The role of the walker here is unclear. A local company has helpfully provided signs informing cyclists and pedestrians of the correct route through the entirely unlit darkened underpasses and there is the occasional directional clue attached to cages and railings. Many routes appear to be one-way, with signs denying access on the far side of gates through which we have exited the zone. At practically every point it feels hazardous and that we simply should not be there, not least when we encounter a memorial to a ‘fallen’ (murdered) policeman on the towpath. Despite this, there is clear evidence that the area is used for leisure with runners, cyclists and even anglers present. One man settles in the shadow of a fizzing electricity pylon to enjoy his cider. With all the distractions, we lose track of the Tame, which at some point dips beneath the surface to escape the horror.

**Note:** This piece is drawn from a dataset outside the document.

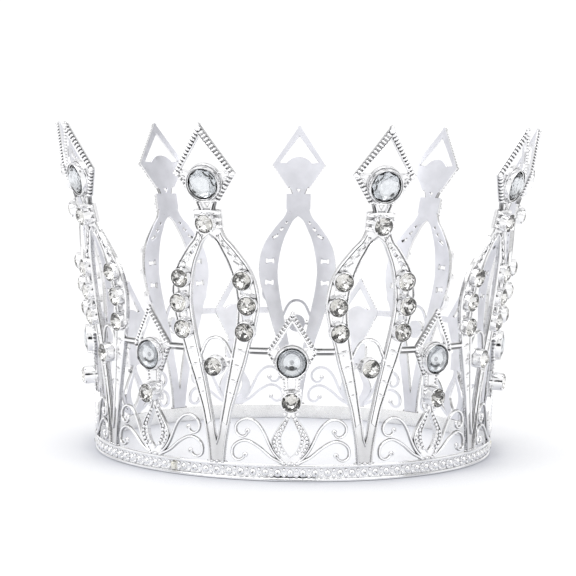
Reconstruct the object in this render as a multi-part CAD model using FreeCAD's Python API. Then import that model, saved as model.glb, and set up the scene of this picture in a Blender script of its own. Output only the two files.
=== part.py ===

Once we leave the interchange it is amazing how quickly the environment changes. The devastated landscape and bass rumble of traffic is immediately replaced by sports fields and tranquil woodland. A nearby lake in a park is populated by swans, coots and a tree-full of cormorants. A troop of Fly Agarics sit beneath the silver birches.

We pick up the path of the Tame further on and at Holford Park Industrial Estate we are even afforded our first untrammeled riverside walk – for a few meters – on Tameside Drive. We are now following the river as it flows naturally across the surface of the land, and the quest feels like it is done.